▶ What to do
Reproduce only the lines of the material below that start at the line containing "for item in" and stop at the line containing "zip(*points))), Vector(map(max, zip(*points)))". Keep both end lines.

▶ Provided data
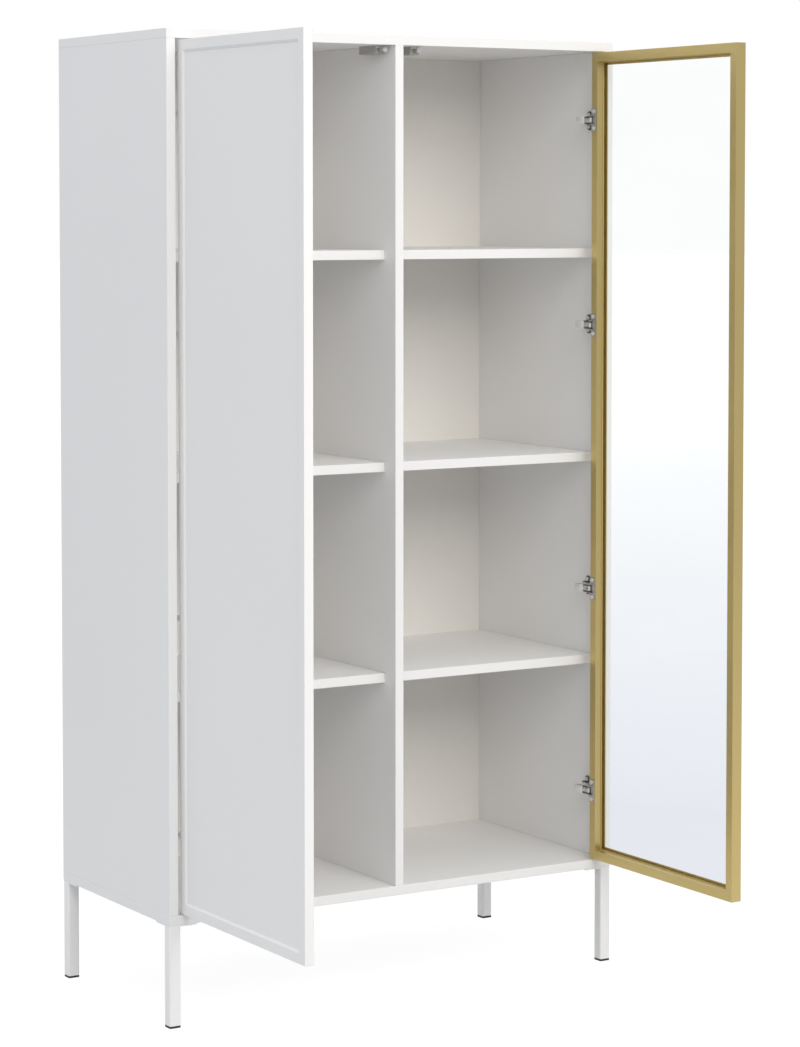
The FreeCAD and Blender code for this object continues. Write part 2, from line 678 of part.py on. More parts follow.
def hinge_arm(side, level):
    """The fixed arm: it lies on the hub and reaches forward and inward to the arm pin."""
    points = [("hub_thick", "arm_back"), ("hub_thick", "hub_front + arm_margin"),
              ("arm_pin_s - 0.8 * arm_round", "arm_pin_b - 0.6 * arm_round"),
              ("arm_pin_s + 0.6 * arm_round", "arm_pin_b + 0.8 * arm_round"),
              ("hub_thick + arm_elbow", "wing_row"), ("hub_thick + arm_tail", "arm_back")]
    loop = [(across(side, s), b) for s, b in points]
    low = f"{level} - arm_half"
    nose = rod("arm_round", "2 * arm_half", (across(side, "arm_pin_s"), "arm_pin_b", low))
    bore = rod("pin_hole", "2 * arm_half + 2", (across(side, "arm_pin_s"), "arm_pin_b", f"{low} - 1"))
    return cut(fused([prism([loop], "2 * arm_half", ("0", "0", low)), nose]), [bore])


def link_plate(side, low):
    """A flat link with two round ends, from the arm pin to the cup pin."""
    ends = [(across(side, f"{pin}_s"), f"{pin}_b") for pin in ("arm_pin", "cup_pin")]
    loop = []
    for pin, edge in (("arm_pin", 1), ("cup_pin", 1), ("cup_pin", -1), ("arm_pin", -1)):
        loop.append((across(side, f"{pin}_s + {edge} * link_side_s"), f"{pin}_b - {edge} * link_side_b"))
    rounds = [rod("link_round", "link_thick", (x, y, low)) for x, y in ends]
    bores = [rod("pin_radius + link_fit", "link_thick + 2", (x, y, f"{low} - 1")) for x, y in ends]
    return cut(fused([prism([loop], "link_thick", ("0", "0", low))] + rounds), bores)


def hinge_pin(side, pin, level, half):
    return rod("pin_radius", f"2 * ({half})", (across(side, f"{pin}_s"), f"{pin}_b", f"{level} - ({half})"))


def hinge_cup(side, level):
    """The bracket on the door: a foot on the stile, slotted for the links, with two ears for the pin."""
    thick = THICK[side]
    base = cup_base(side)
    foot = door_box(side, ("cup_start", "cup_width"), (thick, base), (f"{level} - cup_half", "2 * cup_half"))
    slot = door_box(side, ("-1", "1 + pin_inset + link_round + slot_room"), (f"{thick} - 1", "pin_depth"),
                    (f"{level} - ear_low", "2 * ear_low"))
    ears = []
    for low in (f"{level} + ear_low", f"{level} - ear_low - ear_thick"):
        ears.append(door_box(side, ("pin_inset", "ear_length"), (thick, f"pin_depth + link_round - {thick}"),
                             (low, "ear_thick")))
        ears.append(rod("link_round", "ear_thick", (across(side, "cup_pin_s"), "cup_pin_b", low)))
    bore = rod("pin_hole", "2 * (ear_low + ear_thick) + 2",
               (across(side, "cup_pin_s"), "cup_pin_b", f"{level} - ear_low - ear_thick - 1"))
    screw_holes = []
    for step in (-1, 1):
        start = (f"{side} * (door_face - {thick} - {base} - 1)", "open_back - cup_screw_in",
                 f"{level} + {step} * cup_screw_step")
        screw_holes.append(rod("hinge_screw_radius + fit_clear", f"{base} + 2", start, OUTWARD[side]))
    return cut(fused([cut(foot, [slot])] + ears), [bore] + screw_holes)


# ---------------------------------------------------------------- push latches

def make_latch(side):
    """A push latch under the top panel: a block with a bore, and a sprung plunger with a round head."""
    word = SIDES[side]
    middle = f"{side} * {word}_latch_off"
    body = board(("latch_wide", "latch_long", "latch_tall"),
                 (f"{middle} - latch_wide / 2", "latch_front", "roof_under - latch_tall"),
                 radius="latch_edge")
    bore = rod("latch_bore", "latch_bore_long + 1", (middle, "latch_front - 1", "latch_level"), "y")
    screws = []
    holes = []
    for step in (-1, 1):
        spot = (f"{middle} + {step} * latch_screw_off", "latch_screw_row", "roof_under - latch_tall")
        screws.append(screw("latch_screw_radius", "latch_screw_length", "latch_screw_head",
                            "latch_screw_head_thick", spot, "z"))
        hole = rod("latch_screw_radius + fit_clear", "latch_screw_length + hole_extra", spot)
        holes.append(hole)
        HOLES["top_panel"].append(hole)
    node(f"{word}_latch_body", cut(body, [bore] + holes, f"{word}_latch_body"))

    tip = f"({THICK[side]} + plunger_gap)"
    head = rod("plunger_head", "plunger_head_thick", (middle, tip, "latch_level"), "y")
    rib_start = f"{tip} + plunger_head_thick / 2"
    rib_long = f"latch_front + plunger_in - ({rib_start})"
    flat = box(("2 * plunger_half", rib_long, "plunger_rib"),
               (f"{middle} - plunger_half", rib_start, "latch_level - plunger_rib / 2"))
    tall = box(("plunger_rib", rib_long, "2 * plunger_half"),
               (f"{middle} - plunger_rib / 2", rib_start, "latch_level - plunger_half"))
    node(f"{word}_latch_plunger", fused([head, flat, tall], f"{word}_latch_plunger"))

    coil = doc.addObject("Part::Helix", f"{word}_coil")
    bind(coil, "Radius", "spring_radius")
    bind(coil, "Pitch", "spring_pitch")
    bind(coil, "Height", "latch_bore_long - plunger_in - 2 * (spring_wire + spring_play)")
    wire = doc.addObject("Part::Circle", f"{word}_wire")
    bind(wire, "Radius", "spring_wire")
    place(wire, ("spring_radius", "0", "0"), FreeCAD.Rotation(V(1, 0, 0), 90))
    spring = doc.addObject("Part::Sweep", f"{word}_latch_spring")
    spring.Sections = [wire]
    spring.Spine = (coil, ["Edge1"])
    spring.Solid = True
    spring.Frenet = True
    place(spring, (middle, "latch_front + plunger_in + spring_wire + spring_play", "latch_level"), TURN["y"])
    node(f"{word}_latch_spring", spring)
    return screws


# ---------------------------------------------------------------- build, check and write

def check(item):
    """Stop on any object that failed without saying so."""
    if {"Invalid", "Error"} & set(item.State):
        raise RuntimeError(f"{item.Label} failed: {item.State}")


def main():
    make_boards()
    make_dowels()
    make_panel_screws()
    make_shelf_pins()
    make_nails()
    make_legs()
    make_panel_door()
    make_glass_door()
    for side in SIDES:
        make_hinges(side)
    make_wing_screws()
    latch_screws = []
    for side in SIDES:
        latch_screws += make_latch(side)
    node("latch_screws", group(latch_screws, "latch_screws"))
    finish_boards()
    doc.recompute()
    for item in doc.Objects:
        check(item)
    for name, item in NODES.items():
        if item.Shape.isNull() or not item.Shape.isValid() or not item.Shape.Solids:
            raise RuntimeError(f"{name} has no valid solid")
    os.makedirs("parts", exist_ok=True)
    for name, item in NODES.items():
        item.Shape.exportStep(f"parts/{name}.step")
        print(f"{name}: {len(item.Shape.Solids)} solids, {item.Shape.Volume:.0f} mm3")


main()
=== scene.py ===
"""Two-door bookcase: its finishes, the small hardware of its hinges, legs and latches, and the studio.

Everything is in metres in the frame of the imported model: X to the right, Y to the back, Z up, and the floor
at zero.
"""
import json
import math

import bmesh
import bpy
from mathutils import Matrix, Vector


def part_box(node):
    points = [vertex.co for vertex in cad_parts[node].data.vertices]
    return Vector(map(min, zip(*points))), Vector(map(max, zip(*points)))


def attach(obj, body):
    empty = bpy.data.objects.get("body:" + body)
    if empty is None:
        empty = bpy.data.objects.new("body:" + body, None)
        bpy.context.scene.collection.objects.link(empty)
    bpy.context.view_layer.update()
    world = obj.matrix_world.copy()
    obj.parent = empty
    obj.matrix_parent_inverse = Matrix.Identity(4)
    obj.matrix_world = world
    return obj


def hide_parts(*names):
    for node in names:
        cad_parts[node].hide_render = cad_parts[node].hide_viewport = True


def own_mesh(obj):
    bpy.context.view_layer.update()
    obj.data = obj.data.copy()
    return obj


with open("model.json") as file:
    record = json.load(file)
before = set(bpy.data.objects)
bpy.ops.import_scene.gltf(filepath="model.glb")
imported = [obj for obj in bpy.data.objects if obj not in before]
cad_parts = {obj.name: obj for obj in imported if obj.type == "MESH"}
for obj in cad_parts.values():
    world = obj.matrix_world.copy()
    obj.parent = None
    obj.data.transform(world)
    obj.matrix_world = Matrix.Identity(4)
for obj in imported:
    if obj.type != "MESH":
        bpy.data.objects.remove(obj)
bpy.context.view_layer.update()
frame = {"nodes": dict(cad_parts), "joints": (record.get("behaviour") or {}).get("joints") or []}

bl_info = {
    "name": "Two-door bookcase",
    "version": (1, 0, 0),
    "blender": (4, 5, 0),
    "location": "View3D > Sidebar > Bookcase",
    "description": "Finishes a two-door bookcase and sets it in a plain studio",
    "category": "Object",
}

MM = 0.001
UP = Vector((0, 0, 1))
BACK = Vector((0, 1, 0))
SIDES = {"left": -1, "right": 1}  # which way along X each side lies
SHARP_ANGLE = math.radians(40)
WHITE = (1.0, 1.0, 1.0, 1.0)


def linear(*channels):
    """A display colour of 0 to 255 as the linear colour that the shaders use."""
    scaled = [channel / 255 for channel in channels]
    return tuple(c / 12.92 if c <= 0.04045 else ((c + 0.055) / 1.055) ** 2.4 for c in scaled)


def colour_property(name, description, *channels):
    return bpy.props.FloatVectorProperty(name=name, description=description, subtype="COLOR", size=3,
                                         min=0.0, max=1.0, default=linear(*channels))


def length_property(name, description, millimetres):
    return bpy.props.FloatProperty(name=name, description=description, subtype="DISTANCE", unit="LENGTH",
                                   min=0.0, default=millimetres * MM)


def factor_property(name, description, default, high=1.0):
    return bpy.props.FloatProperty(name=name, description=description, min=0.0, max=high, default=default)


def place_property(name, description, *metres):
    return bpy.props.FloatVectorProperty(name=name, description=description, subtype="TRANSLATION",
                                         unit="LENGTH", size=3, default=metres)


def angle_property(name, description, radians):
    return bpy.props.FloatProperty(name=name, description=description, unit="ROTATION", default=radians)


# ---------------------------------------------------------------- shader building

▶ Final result
    for item in doc.Objects:
        check(item)
    for name, item in NODES.items():
        if item.Shape.isNull() or not item.Shape.isValid() or not item.Shape.Solids:
            raise RuntimeError(f"{name} has no valid solid")
    os.makedirs("parts", exist_ok=True)
    for name, item in NODES.items():
        item.Shape.exportStep(f"parts/{name}.step")
        print(f"{name}: {len(item.Shape.Solids)} solids, {item.Shape.Volume:.0f} mm3")


main()
=== scene.py ===
"""Two-door bookcase: its finishes, the small hardware of its hinges, legs and latches, and the studio.

Everything is in metres in the frame of the imported model: X to the right, Y to the back, Z up, and the floor
at zero.
"""
import json
import math

import bmesh
import bpy
from mathutils import Matrix, Vector


def part_box(node):
    points = [vertex.co for vertex in cad_parts[node].data.vertices]
    return Vector(map(min, zip(*points))), Vector(map(max, zip(*points)))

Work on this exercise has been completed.